Connor, sprawled on the sofa leaning against his dad, also speaks poignantly about how his father has changed.
“He’s angrier. He gets angry quicker, which isn’t his fault, of course. He cries a lot … I sit by him, I hug him, I try to show him that I’m still here for him, no matter what happened to him, and even if he lost arms or legs, I’d still love him because he’s my dad,” he says.
He doesn’t talk very much about his father at school: “You can’t really talk to anyone who didn’t experience it.”
As well as trying to care for her husband, Christine worries about her own daughter — currently deployed in Iraq. But she doesn’t show it in front of her husband.
“I have to be very, very careful. I have to think about the words I’m going to use. I have to think about the phrases. I have to think about my facial expressions. … I’ve learned when things aren’t good to smile and say ‘I love you’ and we go on. It doesn’t matter — I could be in the worst of moods, but I smile still and just go on.”
At Walter Reed, chief psychiatrist Col. John Bradley says the number of care providers affected by PTSD seems to mirror that of the general deployed population — between 10 percent and 17 percent.
“One person’s trauma may not be another person’s trauma. It could be something from being engaged in a firefight, which I think we would all agree is a potentially traumatic event, to witnessing death and destruction, dead bodies, injuries, things along those lines. Everyone has a different threshold for what they perceive as traumatic and how they deal with exposure to those traumatic events on a day-to-day basis,” he says.
He shows us around Ward 53, the psychiatric outpatient unit, where a board lists daily activities such as art and group therapy.
For Fenton, one of the issues that continues to come up is the stigma he and other soldiers feel about being labeled mentally ill, rather than wounded in war. He resents being treated on the psychiatric ward with soldiers with other mental illnesses, such as schizophrenia and bipolar disorder, who have never been in combat.
“They need to find a better way for it not to be a stigma … Who wants to have someone say you’re mentally ill when you’re 18? No one. That’s what they’re being told if they have to walk into a ward that’s a psychiatry ward,” he said.
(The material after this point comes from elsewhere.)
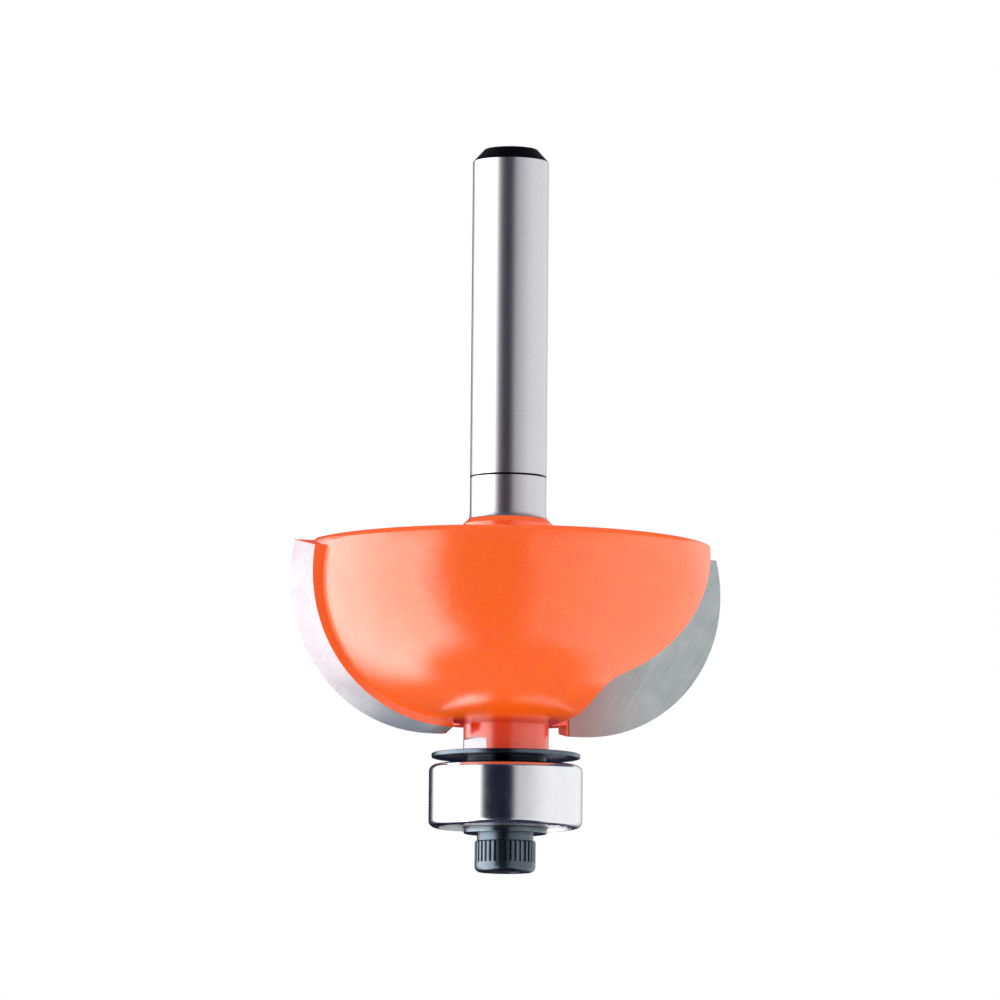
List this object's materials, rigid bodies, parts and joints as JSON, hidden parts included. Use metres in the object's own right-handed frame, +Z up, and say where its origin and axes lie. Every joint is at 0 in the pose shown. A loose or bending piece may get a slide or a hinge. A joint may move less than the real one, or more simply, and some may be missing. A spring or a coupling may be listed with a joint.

Some psychiatrists agree. Dr. Jonathan Shay, a leading PTSD expert who teaches chaplains, has called for PTSD to be reclassified as an injury rather than a disorder.
“There is a second territory … and that is secondary traumatic stress injury,” says Shay, the author of Odysseus in America and Achilles in Vietnam. “If you have a steady diet of witnessing horrors or hearing narratives that are filled with horror and betrayal and violence and cruelty, then you can get injured by that, even if you are not being attacked or brutalized.”
To avoid possible repercussions in their careers, he says, it’s common for care providers, including chaplains and medics, to seek confidential psychiatric help outside the military system.
Fenton expects a long road ahead, but he and his family believe they are on that road.
“It’s going to take time,” Christine Fenton says. “I have faith that we will eventually get back to where we were.”